Create a file named SecureToken.test.js:
const SecureToken = artifacts.require("SecureToken");
contract("SecureToken", (accounts) => {
let token;
beforeEach(async () => {
token = await SecureToken.new(1000000);
});
it("should mint tokens to the owner", async () => {
const balance = await token.balanceOf(accounts[0]);
assert.equal(balance.toString(), '1000000');
});
it("should allow the owner to mint new tokens", async () => {
await token.mint(accounts[1], 1000);
const balance = await token.balanceOf(accounts[1]);
assert.equal(balance.toString(), '1000');
});
it("should not allow non-owners to mint tokens", async () => {
try {
await token.mint(accounts[2], 1000, { from: accounts[1] });
assert.fail("Non-owner was able to mint tokens");
} catch (error) {
assert(error.message.includes("Ownable: caller is not the owner"));
}
});
});
Run your tests using:
truffle test
Best Practices for Secure Smart Contracts
- Use OpenZeppelin: Always prefer using pre-audited contracts from libraries like OpenZeppelin.
- Limit Function Access: Use access control modifiers like
onlyOwnerto restrict critical functions. - Employ SafeMath: Although Solidity 0.8 and above has built-in overflow checks, for earlier versions, use SafeMath from OpenZeppelin.
- Conduct Code Reviews: Have your code reviewed by peers or security experts.

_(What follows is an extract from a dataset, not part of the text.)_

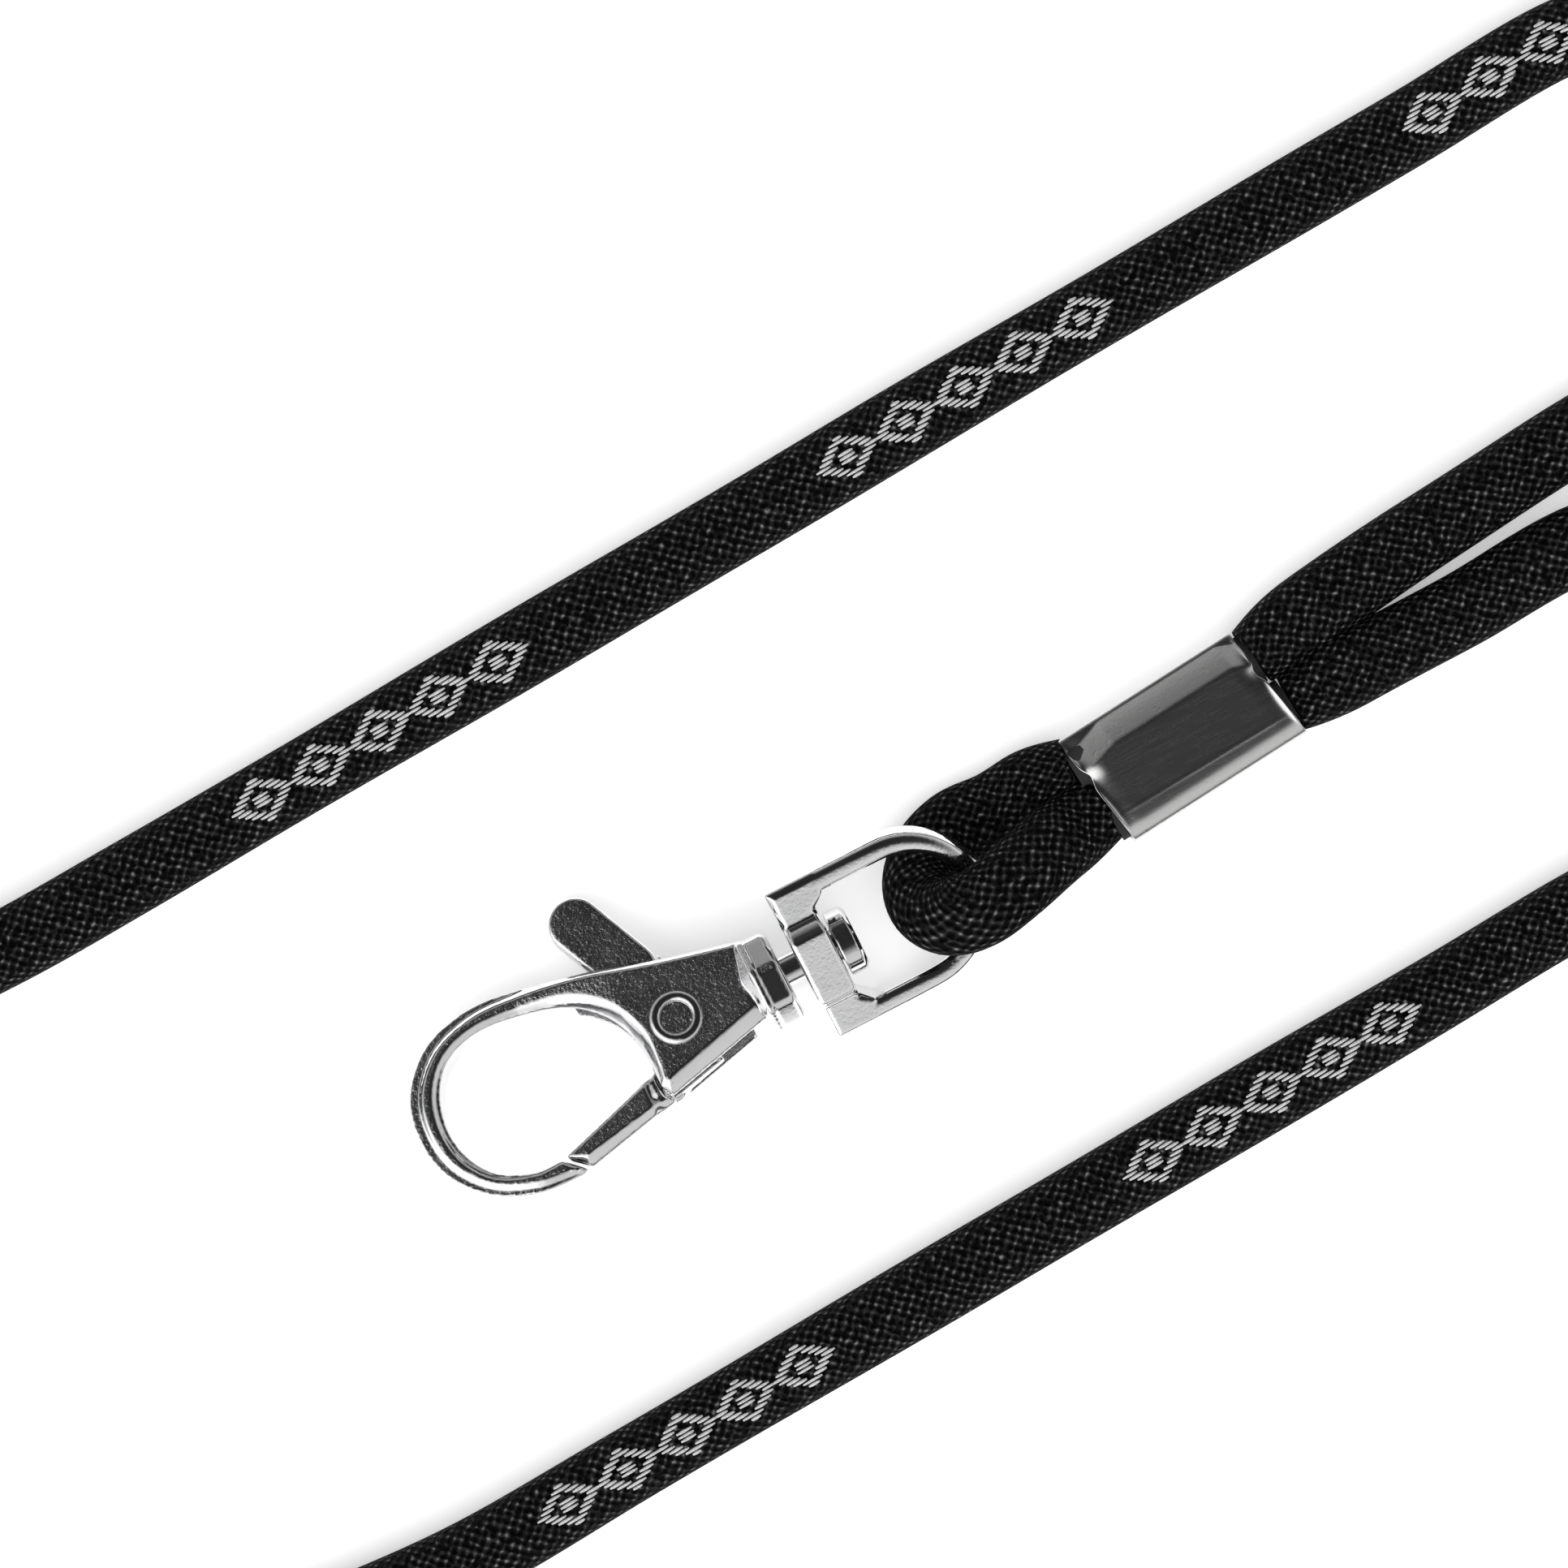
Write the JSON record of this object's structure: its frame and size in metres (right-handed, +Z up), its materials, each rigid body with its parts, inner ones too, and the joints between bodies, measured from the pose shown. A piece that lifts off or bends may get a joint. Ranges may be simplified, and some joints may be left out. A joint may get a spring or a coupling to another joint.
{
  "type": "neck lanyard",
  "caption": "Neck lanyard: black woven round cord loop, folded metal crimp, swivel eye and nickel trigger snap hook with a sprung gate.",
  "frame": {"origin": "centre of the crimp's flat underside, on the surface the lanyard lies on", "axes": "+X along the swivel axis from the hook towards the neck cord, +Y towards the thumb tab's side, +Z up"},
  "size_m": [0.2203, 0.069, 0.0082],
  "materials": {
    "cord": "matte woven polyester",
    "tie": "matte",
    "nickel": "bright nickel plate on a die casting",
    "crimp_steel": "satin",
    "spring_steel": "drawn wire"
  },
  "bodies": {
    "strap": {"crimp_sleeve": "crimp_steel", "crimped_cord": "cord", "hook_loop": "cord", "neck_cord_upper": "cord", "neck_cord_lower": "cord", "cord_coil": "cord", "coil_tie": "tie"},
    "eye": {"swivel_eye": "nickel"},
    "hook": {"hook_body": "nickel", "swivel_pin": "nickel", "gate_rivet": "nickel", "gate_spring": "spring_steel"},
    "gate": {"gate_lever": "nickel"}
  },
  "joints": [
    {"name": "eye_swing", "type": "hinge", "parent": "strap", "child": "eye", "pos_m": [-0.0211, -0.0018, 0.00375], "axis": [0, 0, 1], "range_deg": [-15, 15]},
    {"name": "swivel_spin", "type": "hinge", "parent": "eye", "child": "hook", "pos_m": [-0.0373, -0.0018, 0.00375], "axis": [1, 0, 0], "continuous": true},
    {"name": "gate_pivot", "type": "hinge", "parent": "hook", "child": "gate", "pos_m": [-0.0373, -0.0018, 0.00375], "axis": [0, -0.2419, -0.9703], "range_deg": [0, 26], "stiffness_Nm_per_rad": 0.02, "springref_deg": -40.11, "deforming": ["gate_spring"]}
  ]
}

- Perform Regular Audits: Third-party audits can help identify vulnerabilities you might have missed.
Conclusion
Creating secure smart contracts is essential for protecting your assets and maintaining trust in decentralized applications. By using Solidity in conjunction with OpenZeppelin, you simplify the process and enhance the security of your contracts. Follow the steps outlined in this article to ensure that your smart contracts are robust and secure. Happy coding!